Problem about the existence of a continuous surjective map [closed]

Question

Let $F$ be a closed set in $\Bbb R^2$, $F\neq \varnothing,\Bbb R^2$, and $F^\circ\neq \varnothing$, does there exist a continuous surjective map from $\Bbb R\times \Bbb Z$ to $F^{\circ-}-F^\circ$？

Answer 1

Not always.

One way to see this is to find $F$ such that $\overline{F^\circ} - F^\circ$ has uncountably many connected components. Since a continuous image of $\mathbb{R} \times \mathbb{Z}$ has only countably many connected components, this $F$ will be a counterexample.

To get $F$, the basic idea is to take a bunch of open boxes whose closure is a bunch of closed boxes plus a Cantor set, and to do this in such a way that each point in the Cantor set will constitute a connected component of $\overline{F^\circ} - F^\circ$. (There may be a simpler way than the one I'm about to describe, but this is what came to mind.)

Let $$I_0 = (0,1)$$ $$I_1 = \left(0,\frac{1}{3}\right) \cup \left(\frac{2}{3},1\right)$$ $$I_2 = \left(0,\frac{1}{9}\right) \cup \left(\frac{2}{9},\frac{1}{3}\right) \cup \left(\frac{2}{3},\frac{7}{9}\right) \cup \left(\frac{8}{9},1\right)$$ $$\dots$$ Then, for each $n$, let $$B_n = I_n \times \left(\frac{1}{2^{2n+1}},\frac{1}{2^{2n}}\right).$$ Finally, let $U = \bigcup_{n \in \mathbb{N}}B_n$ and $F = \overline{U}$.

It's not too hard to see that $F^\circ = U$, so $\overline{F^\circ} = F$ and $\overline{F^\circ} - F^\circ = F - U$.

Notice that each $B_n$ contains finitely many little open rectangles, say $B_n^1, \dots, B_n^{2^n}$. Then each $\overline{B_n^i}$ is a clopen subset of $F$, and $\overline{B_n^i} - B_n^i$ is a clopen subset of $F-U$. Let $D_n^i = \overline{B_n^i} - B_n^i$.

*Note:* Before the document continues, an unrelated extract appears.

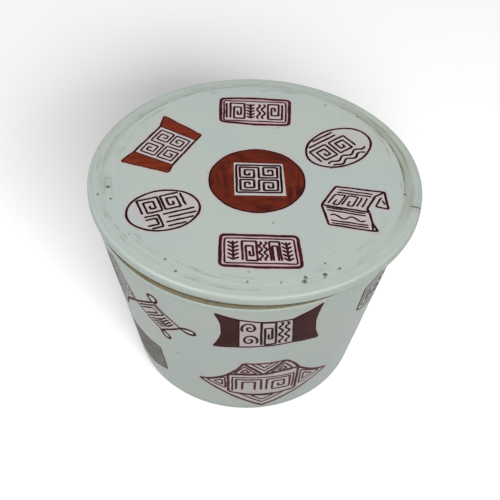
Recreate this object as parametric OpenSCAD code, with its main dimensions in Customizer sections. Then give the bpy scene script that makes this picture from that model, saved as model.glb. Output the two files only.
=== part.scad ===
/* [Box] */
// Outer radius of the box at its mouth
mouth_r = 41.7; // [38:0.1:44]
// Radius at which the straight wall would meet the table
base_r = 29.6; // [27:0.1:33]
// Height of the box without its lid
box_h = 55.8; // [48:0.1:66]
// Thickness of the wall, measured level
wall_t = 3.7; // [3:0.1:4.6]
// Radius of the round where the wall turns under the box
heel_round = 7.5; // [6:0.1:9]
// Thickness of the floor over the foot ring
floor_t = 5; // [4:0.1:7]
// Radius of the hollow round between the wall and the floor inside
inner_round = 8; // [5:0.1:10]
// Width of the chamfer along both edges of the bare rim
rim_chamfer = 0.6; // [0.2:0.05:1]

/* [Foot] */
// Width of the bare ring that the box stands on
foot_ring_w = 3.2; // [2:0.1:5]
// Depth of the glazed hollow inside the ring
foot_recess = 1.4; // [0.8:0.1:2]
// Level width of the slope between the ring and the hollow
foot_slope_w = 1.6; // [1:0.1:3]

/* [Lid] */
// Outer radius of the lid
lid_r = 45; // [44:0.1:46]
// Thickness of the lid at its edge
lid_edge_t = 3; // [2.4:0.1:4]
// Radius of the round along the upper edge of the lid
lip_round = 1; // [0.6:0.05:1.4]
// Radius of the round along the lower edge of the lid
lower_round = 0.7; // [0.4:0.05:0.9]
// Radius of the flat panel in the middle of the lid's top
panel_r = 40.2; // [39:0.1:41]
// Height of the panel over the edge of the lid
panel_rise = 0.4; // [0.2:0.05:0.6]
// Level width of the soft step round the panel
step_w = 0.8; // [0.5:0.1:1.2]
// How far the lid lies to the right of the box's centre
lid_shift_x = 1.03; // [-1.1:0.01:1.1]
// How far the lid lies behind the box's centre
lid_shift_y = 4.41; // [-4.5:0.01:4.5]

/* [Locating flange] */
// Outer radius of the ring under the lid, which keeps it on the box
flange_r = 31.2; // [28:0.1:31.4]
// Thickness of the ring where it leaves the lid
flange_t = 3.2; // [2.6:0.1:4]
// Height of the ring
flange_h = 5.2; // [4:0.1:5.6]
// How much narrower the ring is at its free edge than at the lid
flange_draft = 0.4; // [0.1:0.05:0.6]
// Radius of the hollow rounds at the foot of the ring
flange_cove = 1.2; // [0.8:0.1:1.5]

/* [Seal paste] */
// Radius of the cake at its widest
cake_r = 25; // [20:0.1:25.4]
// Height of the cake's widest place over the floor
cake_belly_h = 5.5; // [5:0.1:7]
// Height of the cake's crown over the floor
cake_h = 17; // [12:0.1:20]
// Radius of the flat that the cake rests on
cake_rest_r = 18; // [12:0.1:18.5]

/* [Hidden] */
// Straight pieces in each quarter turn of a rounded outline
ARC_STEPS = 10;
// Sides of each turned piece
TURN_SIDES = 128;
glaze_colour = [0.72, 0.76, 0.73];
lid_colour = [0.75, 0.78, 0.74];
paste_colour = [0.66, 0.10, 0.06];

// The wall leans out by this much for each millimetre of height
lean = (mouth_r - base_r) / box_h;
lean_angle = atan(lean);
// How far inwards a round's centre lies from the leaning line, level with it
lean_reach = 1 / cos(lean_angle);
// Radius of the circle where the heel's round meets the table
heel_centre_r = base_r + heel_round * (lean - lean_reach);
foot_inner_r = heel_centre_r - foot_ring_w;
inner_mouth_r = mouth_r - wall_t;
// Inside, the wall would meet the floor's level at this radius
inner_base_r = base_r - wall_t + lean * floor_t;
inner_centre_r = inner_base_r + inner_round * (lean - lean_reach);
lid_top = lid_edge_t + panel_rise;
// The turned outline of the ring's free edge is half a circle of this radius
flange_end_round = (flange_t - flange_draft) / 2;
flange_in_r = flange_r - flange_t;

// Points on an arc about a centre [r, z], from one angle to another
function arc_points(centre, radius, from, to) =
    [for (i = [0 : ARC_STEPS])
        let (turn = from + (to - from) * i / ARC_STEPS)
        centre + radius * [cos(turn), sin(turn)]];

// The box in section: up the outside from the foot ring, over the bare rim, down the inside to the floor
function box_outline() = concat(
    [[0, foot_recess], [foot_inner_r - foot_slope_w, foot_recess], [foot_inner_r, 0]],
    arc_points([heel_centre_r, heel_round], heel_round, -90, -lean_angle),
    [
        [mouth_r - lean * rim_chamfer, box_h - rim_chamfer],
        [mouth_r - rim_chamfer, box_h],
        [inner_mouth_r + rim_chamfer, box_h],
        [inner_mouth_r - lean * rim_chamfer, box_h - rim_chamfer]
    ],
    arc_points([inner_centre_r, floor_t + inner_round], inner_round, -lean_angle, -90),
    [[0, floor_t]]
);

// The lid in section about its own axis, with the box's rim at height zero
function lid_outline() = concat(
    [
        [0, 0]
    ],
    arc_points([flange_in_r - flange_cove, -flange_cove], flange_cove, 90, 0),
    arc_points(
        [flange_in_r + flange_end_round, -flange_h + flange_end_round], flange_end_round, 180, 360
    ),
    arc_points([flange_r + flange_cove, -flange_cove], flange_cove, 180, 90),
    arc_points([lid_r - lower_round, lower_round], lower_round, -90, 0),
    arc_points([lid_r - lip_round, lid_edge_t - lip_round], lip_round, 0, 78),
    [
        [panel_r + step_w, lid_edge_t + panel_rise / 4],
        [panel_r, lid_top],
        [0, lid_top]
    ]
);

// The cake in section: a flat underneath, a full belly and a low crown
function cake_outline() =
    let (belly_w = cake_r - cake_rest_r, crown_h = cake_h - cake_belly_h)
    concat(
        [[0, 0]],
        [for (i = [0 : ARC_STEPS])
            let (turn = 90 * i / ARC_STEPS)
            [cake_rest_r + belly_w * sin(turn), cake_belly_h * (1 - cos(turn))]],
        [for (i = [1 : 2 * ARC_STEPS])
            let (turn = 90 * i / (2 * ARC_STEPS))
            [cake_r * cos(turn), cake_belly_h + crown_h * pow(sin(turn), 0.8)]]
    );

module turned(outline) {
    rotate_extrude($fn = TURN_SIDES) polygon(outline);
}

module box_body() {
    color(glaze_colour) turned(box_outline());
}

module lid() {
    color(lid_colour) translate([lid_shift_x, lid_shift_y, box_h]) turned(lid_outline());
}

module seal_paste() {
    color(paste_colour) translate([0, 0, floor_t]) turned(cake_outline());
}

box_body();
lid();
seal_paste();
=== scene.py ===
# %% [markdown]
# # A porcelain box for seal paste
# The real object is a small turned porcelain box with a loose, flat lid. A painter has covered both with
# little seal-shaped panels in iron red and dark brown-red enamel. Inside lies a cake of red seal paste.
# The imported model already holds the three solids. This lesson gives them their looks: glaze, bare clay,
# painted enamel that stands a hair above the glaze, and a kneaded, oily cake.
# Everything is worked out in millimetres and written to the meshes in metres.

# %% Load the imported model
import math
import bpy
import numpy as np
from mathutils import Matrix, Vector


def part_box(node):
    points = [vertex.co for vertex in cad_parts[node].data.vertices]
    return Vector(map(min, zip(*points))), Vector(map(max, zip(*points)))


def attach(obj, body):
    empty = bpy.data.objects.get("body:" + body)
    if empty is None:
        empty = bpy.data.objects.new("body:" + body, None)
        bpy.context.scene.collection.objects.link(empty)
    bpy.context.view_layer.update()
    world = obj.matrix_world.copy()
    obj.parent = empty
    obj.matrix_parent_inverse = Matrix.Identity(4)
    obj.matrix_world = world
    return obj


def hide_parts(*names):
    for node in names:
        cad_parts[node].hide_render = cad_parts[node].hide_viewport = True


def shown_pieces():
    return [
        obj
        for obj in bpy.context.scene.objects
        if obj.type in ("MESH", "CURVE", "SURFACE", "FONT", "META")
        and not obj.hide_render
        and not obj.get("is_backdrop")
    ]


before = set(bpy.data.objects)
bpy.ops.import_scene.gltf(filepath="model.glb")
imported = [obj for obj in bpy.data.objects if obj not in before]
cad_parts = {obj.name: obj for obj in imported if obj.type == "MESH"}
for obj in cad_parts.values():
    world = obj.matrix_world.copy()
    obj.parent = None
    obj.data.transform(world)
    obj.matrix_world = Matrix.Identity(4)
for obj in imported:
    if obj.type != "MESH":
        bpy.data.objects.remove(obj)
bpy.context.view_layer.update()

MM = 0.001

# %% [markdown]
# ## The measures that everything shares
# A surface that is laid over a solid has to know its sizes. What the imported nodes' boxes can tell is read
# from them, and the rest repeats the numbers of the turned outlines.

# %% Measures in millimetres
_, box_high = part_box("box_body")
lid_low, lid_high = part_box("lid")
paste_low, paste_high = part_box("seal_paste")
MOUTH_R = 41.7
BASE_R = 29.6
BOX_H = box_high.z / MM
WALL_T = 3.7
HEEL_ROUND = 7.5
FLOOR_T = paste_low.z / MM
INNER_ROUND = 8.0
RIM_CHAMFER = 0.6
FOOT_RING_W = 3.2
FOOT_RECESS = 1.4
FOOT_SLOPE_W = 1.6
LID_X = (lid_low.x + lid_high.x) / 2 / MM
LID_Y = (lid_low.y + lid_high.y) / 2 / MM
LID_R = (lid_high.x - lid_low.x) / 2 / MM
LID_TOP = lid_high.z / MM
LID_EDGE_T = 3.0
LIP_ROUND = 1.0
LOWER_ROUND = 0.7
PANEL_R = 40.2
PANEL_RISE = LID_TOP - BOX_H - LID_EDGE_T
STEP_W = 0.8
FLANGE_R = 31.2
FLANGE_T = 3.2
FLANGE_H = 5.2
FLANGE_DRAFT = 0.4
FLANGE_COVE = 1.2
LEAN = (MOUTH_R - BASE_R) / BOX_H
LEAN_DEG = math.degrees(math.atan(LEAN))
REACH = 1 / math.cos(math.radians(LEAN_DEG))
print("lid centre", round(LID_X, 2), round(LID_Y, 2), "radius", round(LID_R, 2), "top", round(LID_TOP, 2))
print("the wall leans out", round(LEAN_DEG, 2), "degrees")

# %% [markdown]
# ## The camera
# The photograph looks down on the lid from in front. Its lens and place were worked out from the ellipse
# of the lid and the taper of the wall, so the camera gets a matrix of its own: one axis to the right, one
# up, and one back towards the viewer, all three turned a little about the line of sight.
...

We want to show that $F-U$ has uncountably many connected components. To see this, let $C = \bigcap_{n \in \mathbb{N}}\overline{I_n}$ (the typical middle-thirds Cantor set). It's not too hard to see that $F-U$ is just $C \times \{0\}$ together with all the $D_n^i$. Each point of $C \times \{0\}$ is a connected component in $F-U$ because each neighborhood of a point in $C \times \{0\}$ will contain some $D_n^i$.